私のクライアントさんたちが踊るのは、ウィリーになったジゼルとアルブレヒトのパ・ド・デゥ。ウィリーとなったジゼルは相変わらず乙女の風情ではあるが、子犬のように跳ね回る乙女ではなく、どこか悲しげでもあり、悟っているようでもある。
リハーサルに行く前に、スガシカオや椎名林檎の恋愛ソング(正確には「恋愛その後」を歌った曲)を聴きながら考えた。

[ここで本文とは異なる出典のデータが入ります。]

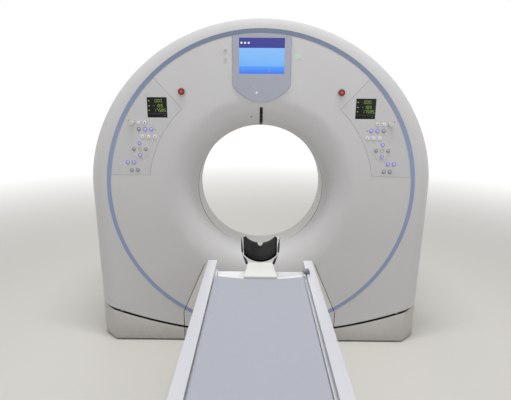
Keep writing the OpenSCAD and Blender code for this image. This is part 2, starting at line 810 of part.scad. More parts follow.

自分のせいで死んだかもしれないジゼルの墓参りに行こうとするアルブレヒトって、勇気あるな、実はいい人かもしれない、などと。自分がアルブレヒトだったら、自分のせいで死んだかもしれない恋人に死後間もない時期に平気で「会いたい」などとは思えない。彼が墓参りに行く心境は、積極的な意味で「ジゼルに会いたい」のかというと、少し違うと思うのだ。会いたくないのではないけれど、会うのが怖い、と思うのはむしろ自然ではないだろうか。でも「会うのが怖い」「きっと恨まれている。許してもらえないだろう」と思うのと同じくらい「謝りたい」「許されたい」とも思うかもしれない。アルブレヒトは、やはりどこかピュアな青年だし、カタチはどうであれジゼルのことを本当に愛してもいた。だから「会う怖さ」よりも「(怖くても会いに)行く」気持ちになったのではないか。そう考えると、彼を取り殺そうとしてやってくるウィリーの団体は、彼の心の中にある「ジゼルに対する恐れ」の化身でもあるのかもしれない。「ウィリーに命じられて倒れるまで踊る」アルブレヒトは、いわば自分の良心の呵責によって責められ、倒れるのかもしれない、などと。
一方、私がジゼルだったらアルブレヒトに会いたいかな、とも考えた。気持ちは複雑だが、会いたい、と思うような気がした。会って、ちゃんとさよならが言いたい。それは相手を「許す」というのとは少し違うかもしれないけれども、でも相手を責めても恨んでももう元には戻れないし、自分の過去も変えられない。だから、もしアルブレヒトに会うことで何かできることがあるとするなら、アルブレヒトを「許す」ことがジゼルが「許される」ことでもあるような気がするし、「ちゃんとさよならする」が最後に出来るせめてものことのような気がするかもしれない、などと。そうすることで自分も「成仏(?)」したいと思うかもしれない、と。
生きていたときのジゼルとは違って、ウィリーになって登場したときのジゼルは、アルブレヒトを見た瞬間から「これがほんとうのさようならの始まり」であることを知っているような気がする。だから会えて嬉しくても、同時に身を切られるほど切なくもある。でも死後のジゼルは「ショックで死ぬ」などという逃げ方はもうしない。
本当に「死ぬ」というかたちではなくても、例えば別れ際にひどいことを言って走り去ってしまったとか、物をさんざんぶつけたり壊したりしてそれっきり、というような別れ方をしてしまう感情的な女の子って、きっと現代でもいると思う。そういう終わり方をしてどこか後味が悪いような気がするし、時間がたってその時のことを忘れた振りをしても忘れられないような気がする。時間が忘れさせてくれると思い込もうとしたり、「あの恋は本気じゃなかった」などと思って自分を痛みから救おうとしても、救いきれないような気がする。それどころか「終わらせていないことがら」は一種不滅なのである。時を超え、姿を変えて何度も化けて出てきそうな気がするのだ。それこそウィリーのように。あるいは、自覚がない故に解決されないクセや思考パターンのように。
本当に恋をして、本当に恋を終わらせるのって、言葉で言うほど簡単じゃない。でも、ビジュアル的にも魅力的なクライアントを観ていて、この二人なら、このピュアで切なくて簡単じゃないことを、「ありきたり」ではないカタチで何か表現してくれるかもしれない、と期待している自分がいる。そういうリハーサルって、楽しい。「プリエに苦悩を込めろ」とか「後姿で表現しろ」とか、散々無理も言っちゃうんですけれどね。
リハーサルから帰って来て、別のクライアントの舞台リハーサルのことを考えた。こちらはジャン・ジュネのテキストをダンス化するというプロジェクトなのだが、ある意味『ジゼル』とは対極的。
しかし本当に「対極的」なのか、などとも考える。ぬぬぬ。